Europe once led mobile
Mobile commerce was born in Europe, but Europe has lost its way.
Japan and South Korea could argue they were first. They could also argue they still lead the world. Maybe they’re right. However, European style mobile commerce was patterned around the world. Kenya’s M-PESA style branchless banking for the developing world is another pattern that succeeded and is thriving, but isn’t applicable to the well-banked around the world.
Somewhere along the success of the BlackBerry and the iPhone Europe fell behind.
For example, all the UK banks but one implemented Monitise. All the UK solutions provide nearly identical look-and-feel with nearly identical capabilities that once were ground breaking like balance inquiries and person-to-person electronic-check payments if you know the recipient’s bank routing number and account number.

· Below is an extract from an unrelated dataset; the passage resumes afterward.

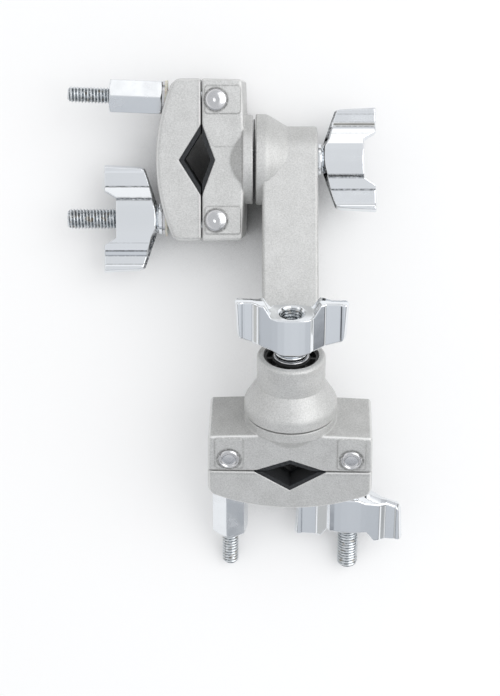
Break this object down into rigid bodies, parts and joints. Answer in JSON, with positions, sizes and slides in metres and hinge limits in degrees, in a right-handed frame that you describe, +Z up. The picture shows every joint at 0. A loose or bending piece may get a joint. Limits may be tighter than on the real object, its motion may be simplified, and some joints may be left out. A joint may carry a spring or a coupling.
{
  "type": "angle clamp",
  "caption": "Cranked cast arm with a swivelling V jaw tube clamp at each end, locked by wing nuts, for joining round tubes at an angle.",
  "frame": {"origin": "middle of the upper V opening, on the parting plane of its jaws and on the upper hub axis", "axes": "+X from the upper jaws to the upper hub; +Y along the jaws, away from the lower clamp; +Z up from the table that the clamp lies on"},
  "size_m": [0.1291, 0.1901, 0.067],
  "materials": {
    "cast_aluminium": "cast and tumbled, fine grained, unpainted",
    "black_rubber": "matte, ribbed",
    "black_plastic": "matte",
    "nylon": "translucent ivory",
    "chrome_plate": "polished die casting with bright plating",
    "bright_steel": "bright plating",
    "zinc_plate": "zinc plating on rolled threads"
  },
  "bodies": {
    "arm": {"arm": "cast_aluminium", "upper_bush": "black_plastic", "lower_bush": "black_plastic"},
    "upper_swivel": {"upper_inner_jaw": "cast_aluminium", "upper_inner_liner": "black_rubber", "upper_hub_bolt": "zinc_plate", "upper_wing_rivet": "bright_steel", "upper_hex_rivet": "bright_steel", "upper_friction_washer": "black_plastic"},
    "upper_outer_jaw": {"upper_outer_jaw": "cast_aluminium", "upper_outer_liner": "black_rubber"},
    "upper_wing_bolt": {"upper_wing_bolt": "zinc_plate"},
    "upper_wing_washers": {"upper_wing_nylon_washer": "nylon", "upper_wing_steel_washer": "zinc_plate"},
    "upper_wing_nut": {"upper_wing_nut": "chrome_plate"},
    "upper_hex_bolt": {"upper_hex_bolt": "zinc_plate"},
    "upper_hex_washers": {"upper_hex_nylon_washer": "nylon", "upper_hex_steel_washer": "zinc_plate"},
    "upper_hex_nut": {"upper_hex_nut": "zinc_plate"},
    "upper_hub_washer": {"upper_hub_washer": "bright_steel"},
    "upper_hub_wing_nut": {"upper_hub_wing_nut": "chrome_plate"},
    "lower_swivel": {"lower_inner_jaw": "cast_aluminium", "lower_inner_liner": "black_rubber", "lower_hub_bolt": "zinc_plate", "lower_wing_rivet": "bright_steel", "lower_hex_rivet": "bright_steel", "lower_friction_washer": "black_plastic"},
    "lower_outer_jaw": {"lower_outer_jaw": "cast_aluminium", "lower_outer_liner": "black_rubber"},
    "lower_wing_bolt": {"lower_wing_bolt": "zinc_plate"},
    "lower_wing_washers": {"lower_wing_nylon_washer": "nylon", "lower_wing_steel_washer": "zinc_plate"},
    "lower_wing_nut": {"lower_wing_nut": "chrome_plate"},
    "lower_hex_bolt": {"lower_hex_bolt": "zinc_plate"},
    "lower_hex_washers": {"lower_hex_nylon_washer": "nylon", "lower_hex_steel_washer": "zinc_plate"},
    "lower_hex_nut": {"lower_hex_nut": "zinc_plate"},
    "lower_hub_washer": {"lower_hub_washer": "bright_steel"},
    "lower_hub_wing_nut": {"lower_hub_wing_nut": "chrome_plate"}
  },
  "joints": [
    {"name": "upper_clamp_swivel", "type": "hinge", "parent": "arm", "child": "upper_swivel", "pos_m": [0, 0, 0], "axis": [1, 0, 0], "continuous": true},
    {"name": "upper_jaw_opening", "type": "slide", "parent": "upper_swivel", "child": "upper_outer_jaw", "axis": [-1, 0, 0], "range_m": [0, 0.012]},
    {"name": "upper_wing_bolt_swing", "type": "hinge", "parent": "upper_swivel", "child": "upper_wing_bolt", "pos_m": [0.0055, -0.02266, -0.0025], "axis": [0, -0.1097, 0.994], "range_deg": [0, 75]},
    {"name": "upper_wing_washers_slide", "type": "slide", "parent": "upper_wing_bolt", "child": "upper_wing_washers", "axis": [-1, 0, 0], "range_m": [0, 0.0121]},
    {"name": "upper_wing_nut_turn", "type": "hinge", "parent": "upper_wing_washers", "child": "upper_wing_nut", "pos_m": [-0.0195, -0.02266, -0.0025], "axis": [-1, 0, 0], "range_deg": [0, 3456]},
    {"name": "upper_hex_bolt_swing", "type": "hinge", "parent": "upper_swivel", "child": "upper_hex_bolt", "pos_m": [0.0055, 0.02266, 0.0025], "axis": [0, 0.1097, -0.994], "range_deg": [-2.2, 72.8]},
    {"name": "upper_hex_washers_slide", "type": "slide", "parent": "upper_hex_bolt", "child": "upper_hex_washers", "axis": [-0.9993, 0.0382, 0.0042], "range_m": [0, 0.0121]},
    {"name": "upper_hex_nut_turn", "type": "hinge", "parent": "upper_hex_washers", "child": "upper_hex_nut", "pos_m": [-0.01948, 0.02362, 0.00261], "axis": [-0.9993, 0.0382, 0.0042], "range_deg": [0, 3456]},
    {"name": "upper_hub_washer_slide", "type": "slide", "parent": "upper_swivel", "child": "upper_hub_washer", "axis": [1, 0, 0], "range_m": [0, 0.0059]},
    {"name": "upper_hub_wing_nut_turn", "type": "hinge", "parent": "upper_hub_washer", "child": "upper_hub_wing_nut", "pos_m": [0.04417, 0, 0], "axis": [1, 0, 0], "range_deg": [0, 1700]},
    {"name": "lower_clamp_swivel", "type": "hinge", "parent": "arm", "child": "lower_swivel", "pos_m": [0.03359, -0.11219, 0.01218], "axis": [0, 0.8526, 0.5225], "continuous": true},
    {"name": "lower_jaw_opening", "type": "slide", "parent": "lower_swivel", "child": "lower_outer_jaw", "axis": [0, -0.8526, -0.5225], "range_m": [0, 0.012]},
    {"name": "lower_wing_bolt_swing", "type": "hinge", "parent": "lower_swivel", "child": "lower_wing_bolt", "pos_m": [0.05639, -0.10777, 0.01549], "axis": [-0.0227, -0.5224, 0.8524], "range_deg": [0, 75]},
    {"name": "lower_wing_washers_slide", "type": "slide", "parent": "lower_wing_bolt", "child": "lower_wing_washers", "axis": [0, -0.8526, -0.5225], "range_m": [0, 0.0121]},
    {"name": "lower_wing_nut_turn", "type": "hinge", "parent": "lower_wing_washers", "child": "lower_wing_nut", "pos_m": [0.05639, -0.12909, 0.00243], "axis": [0, -0.8526, -0.5225], "range_deg": [0, 3456]},
    {"name": "lower_hex_bolt_swing", "type": "hinge", "parent": "lower_swivel", "child": "lower_hex_bolt", "pos_m": [0.0108, -0.10723, 0.01461], "axis": [0.0227, 0.5224, -0.8524], "range_deg": [0, 75]},
    {"name": "lower_hex_washers_slide", "type": "slide", "parent": "lower_hex_bolt", "child": "lower_hex_washers", "axis": [0, -0.8526, -0.5225], "range_m": [0, 0.0121]},
    {"name": "lower_hex_nut_turn", "type": "hinge", "parent": "lower_hex_washers", "child": "lower_hex_nut", "pos_m": [0.0108, -0.12855, 0.00155], "axis": [0, -0.8526, -0.5225], "range_deg": [0, 3456]},
    {"name": "lower_hub_washer_slide", "type": "slide", "parent": "lower_swivel", "child": "lower_hub_washer", "axis": [0, 0.8526, 0.5225], "range_m": [0, 0.0059]},
    {"name": "lower_hub_wing_nut_turn", "type": "hinge", "parent": "lower_hub_washer", "child": "lower_hub_wing_nut", "pos_m": [0.03359, -0.07497, 0.03499], "axis": [0, 0.8526, 0.5225], "range_deg": [0, 1700]}
  ],
  "couplings": [
    {"joint": "upper_wing_washers_slide", "follows": "upper_jaw_opening", "ratio": 1},
    {"joint": "upper_hex_washers_slide", "follows": "upper_jaw_opening", "ratio": 1},
    {"joint": "upper_wing_nut_turn", "follows": "upper_jaw_opening", "rad_per_m": 5026.5},
    {"joint": "upper_hex_nut_turn", "follows": "upper_jaw_opening", "rad_per_m": 4947.4},
    {"joint": "upper_hub_wing_nut_turn", "follows": "upper_hub_washer_slide", "rad_per_m": 5026.5},
    {"joint": "lower_wing_washers_slide", "follows": "lower_jaw_opening", "ratio": 1},
    {"joint": "lower_hex_washers_slide", "follows": "lower_jaw_opening", "ratio": 1},
    {"joint": "lower_wing_nut_turn", "follows": "lower_jaw_opening", "rad_per_m": 5026.5},
    {"joint": "lower_hex_nut_turn", "follows": "lower_jaw_opening", "rad_per_m": 4947.4},
    {"joint": "lower_hub_wing_nut_turn", "follows": "lower_hub_washer_slide", "rad_per_m": 5026.5}
  ]
}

New features and support for new phones is slow in coming. Even worse, talking to UK bankers, they’re not bullish on moving the needle because they think their competitors aren’t either. I’ve had similar conversations with bankers and retailers in Germany, Sweden, the Netherlands and elsewhere in Europe. Europeans are moving slowly, thinking there’s no hurry to compete in the mobile space.
This exact scenario played out in Canada over the last two years. Canada now leads the world in mobile commerce (in my opinion, for this type of developed world model, per capita). A few years ago, Canadians were comfortable with their basic mobile web implementations they had rolled out in the early 2000s. Pilots were done here and there, but nothing bold or large scale had been done since 2000. Executives were comfortable doing nothing, because equilibrium was the status quo.

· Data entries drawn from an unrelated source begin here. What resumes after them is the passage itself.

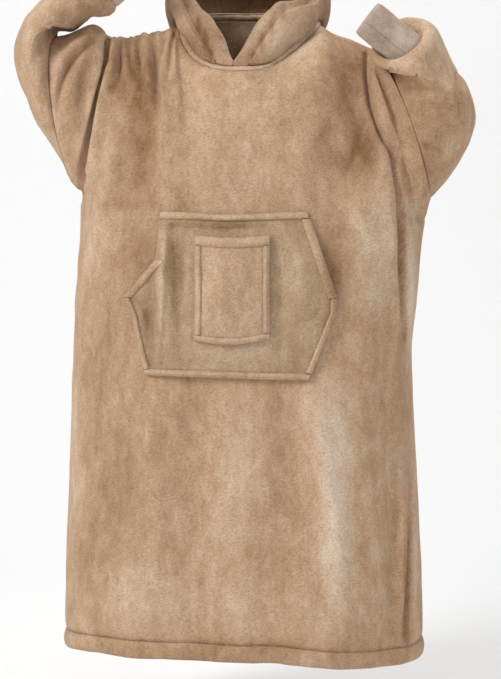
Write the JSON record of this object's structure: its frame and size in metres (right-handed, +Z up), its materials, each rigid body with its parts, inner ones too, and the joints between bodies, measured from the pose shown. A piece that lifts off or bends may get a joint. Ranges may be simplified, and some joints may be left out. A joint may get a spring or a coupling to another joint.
{
  "type": "wearable blanket, oversized hooded pullover in plush fleece, worn with the arms raised",
  "caption": "Oversized hooded plush pullover blanket with wide batwing sleeves, knitted cuffs, a kangaroo pocket and a phone pocket, in its worn, hollow form.",
  "frame": {"origin": "centre of the neck opening at shoulder height, where the wearer's shoulders carry the garment", "axes": "+X to the viewer's right in the front view, +Y to the garment's back, +Z up towards the hood"},
  "size_m": [0.6692, 0.3682, 1.0423],
  "materials": {
    "plush_body": "brushed plush fleece, khaki",
    "plush_pocket": "brushed plush fleece, nap lying the other way",
    "plush_hood": "brushed plush fleece",
    "knit_cuff": "fine smooth knit"
  },
  "bodies": {
    "root": {"front_panel": "plush_body", "back_panel": "plush_body", "hem_band": "plush_body", "sleeve_left": "plush_body", "sleeve_right": "plush_body", "cuff_left": "knit_cuff", "cuff_right": "knit_cuff", "neck_seam": "plush_body", "hood_left": "plush_hood", "hood_right": "plush_hood", "hood_band_left": "plush_hood", "hood_band_right": "plush_hood", "kangaroo_pocket": "plush_pocket", "phone_pocket": "plush_pocket", "pocket_top_binding": "plush_pocket", "hand_binding_left": "plush_pocket", "hand_binding_right": "plush_pocket", "pocket_welt_left": "plush_pocket", "pocket_welt_right": "plush_pocket", "pocket_welt_bottom": "plush_pocket", "phone_pocket_hem": "plush_pocket", "phone_welt_left": "plush_pocket", "phone_welt_right": "plush_pocket", "phone_welt_bottom": "plush_pocket"}
  },
  "joints": []
}
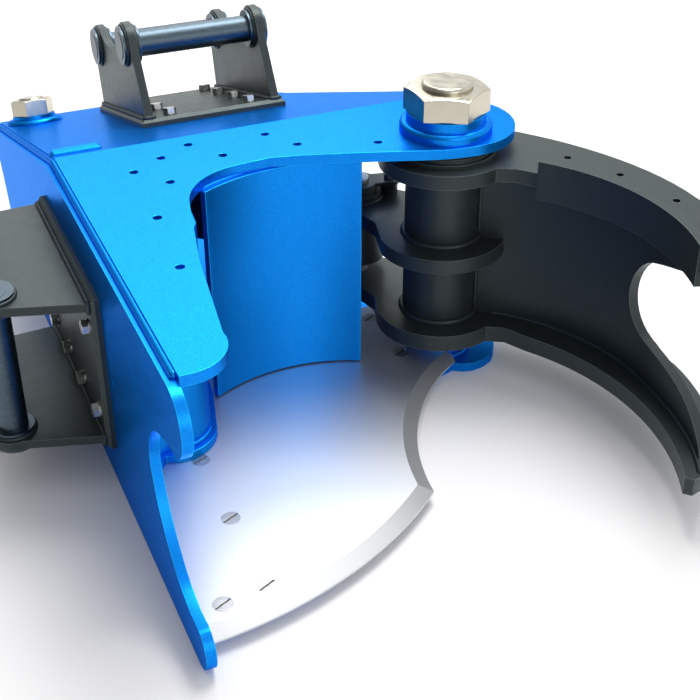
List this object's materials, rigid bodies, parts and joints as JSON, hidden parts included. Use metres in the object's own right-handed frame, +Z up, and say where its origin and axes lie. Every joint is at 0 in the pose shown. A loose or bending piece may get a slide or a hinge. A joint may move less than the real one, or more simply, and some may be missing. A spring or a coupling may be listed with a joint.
{
  "type": "excavator tree shear",
  "caption": "Blue welded frame with a fixed curved blade and a pivoting black arm closed by a hydraulic cylinder, with hitch brackets on its top and side.",
  "frame": {"origin": "on the pivot's axis at the underside of the bottom plate", "axes": "+Z up, +Y towards the closed rear of the frame along the side plate, +X from the side plate to the arm"},
  "size_m": [1.019, 1.252, 0.502],
  "materials": {
    "frame_paint": "satin metallic blue paint",
    "black_paint": "satin charcoal paint",
    "blade_steel": "finely ground, bright",
    "machined_steel": "machined",
    "dark_steel": "dark blued",
    "zinc_steel": "zinc plated",
    "nickel": "bright nickel",
    "rod_chrome": "polished chrome",
    "bronze": "machined bronze",
    "seal_rubber": "matt"
  },
  "bodies": {
    "frame": {"top_plate": "frame_paint", "bottom_plate": "frame_paint", "side_plate": "frame_paint", "deflector": "frame_paint", "guide_wall": "frame_paint", "corner_foot": "frame_paint", "cross_rib": "frame_paint", "deflector_rib": "frame_paint", "pivot_boss": "frame_paint", "pivot_collar": "frame_paint", "cylinder_shelf": "frame_paint", "base_pin_collar": "frame_paint", "pivot_pin": "machined_steel", "base_pin": "machined_steel", "base_spacers": "machined_steel", "base_ball": "machined_steel", "pivot_nut": "nickel", "lower_thrust_washer": "machined_steel", "upper_thrust_washer": "black_paint", "blade": "blade_steel", "blade_screws": "zinc_steel", "blade_nuts": "zinc_steel", "top_hitch_base": "black_paint", "top_hitch_ears": "black_paint", "side_hitch_base": "black_paint", "side_hitch_ears": "black_paint", "top_hitch_pins": "dark_steel", "side_hitch_pins": "dark_steel", "top_hitch_bolts": "zinc_steel", "side_hitch_bolts": "zinc_steel"},
    "arm": {"arm_top_plate": "black_paint", "arm_middle_leaf": "black_paint", "arm_lower_plate": "black_paint", "arm_web": "black_paint", "arm_grip_strip": "black_paint", "arm_hub_tube": "black_paint", "arm_thrust_ring": "black_paint", "rod_pin_boss": "black_paint", "rod_pin_keeper": "black_paint", "upper_bush": "bronze", "lower_bush": "bronze", "rod_pin": "machined_steel", "keeper_bolts": "zinc_steel"},
    "barrel": {"cylinder_barrel": "black_paint", "cylinder_base": "black_paint", "cylinder_gland": "black_paint", "cylinder_ports": "machined_steel"},
    "rod": {"piston_rod": "rod_chrome", "piston": "machined_steel", "piston_seal": "seal_rubber", "rod_eye": "black_paint"}
  },
  "joints": [
    {"name": "arm_swing", "type": "hinge", "parent": "frame", "child": "arm", "pos_m": [0, 0, 0.2], "axis": [0, 0, -1], "range_deg": [0, 50]},
    {"name": "cylinder_swing", "type": "hinge", "parent": "frame", "child": "barrel", "pos_m": [-0.526, 0.58108, 0.14725], "axis": [0, 0, 1], "range_deg": [0, 7.82]},
    {"name": "rod_slide", "type": "slide", "parent": "barrel", "child": "rod", "axis": [0.7544, -0.6564, 0], "range_m": [0, 0.128]}
  ],
  "couplings": [
    {"joint": "cylinder_swing", "follows": "arm_swing", "ratio": 0.15623},
    {"joint": "rod_slide", "follows": "arm_swing", "m_per_rad": 0.14648}
  ]
}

Then CIBC launched their iPhone app. Apple marketed the app nationwide. It seemed every bus shelter and TV commercial break nationwide highlighted the CIBC iPhone app. Almost overnight, Canadian mobile commerce changed. One bank executive ordered that they do whatever is necessary to become the leader in North America. The entire banking sector exploded into activity with may jobs changing and projects ramping up and the fierce competition continues. National and North American retailers also continue to pull out all the stops finding new ways to let consumers shop with their phone and it’s blurring the line between bricks-and-mortar and ecommerce.
Similarly, the U.S. started earlier and has more activity than possibly anyplace else. The Firethorn mobile banking initiative in 2006 and 2007 sparked U.S. mobile banking and it caught fire with Bank of America’s iPhone application. Soon pizza companies were letting customers place orders via mobile web but full-fledged mobile commerce is still ramping up in a number of verticals. I see waves of maturity in the U.S., with retail banking and travel leading the way, then retail mobile commerce, media and healthcare coming along.
European mobile banking looks very much like Canada. They made early progress, then stalled. Equilibrium won’t stay forever. Sooner or later someone will do something bold, possibly even an outsider. European executives that aren’t making aggressive plans to revolutionize their business with mobile will find themselves blindsided and rushing to catch up.
It’s not enough to make mobile a derivative feature of your online presence or to pick and choose how to offer mobile. The marketplace is dynamic and customers will decide how, where, and when they’ll engage with brands. Companies must reach customers in the medium they’re most comfortable with and in ways that are convenient and useful.
No one knows the right ways to do this for any one business yet. This is why it’s important to figure out now. Companies that are making mistakes now, are setting themselves up for success when it matters.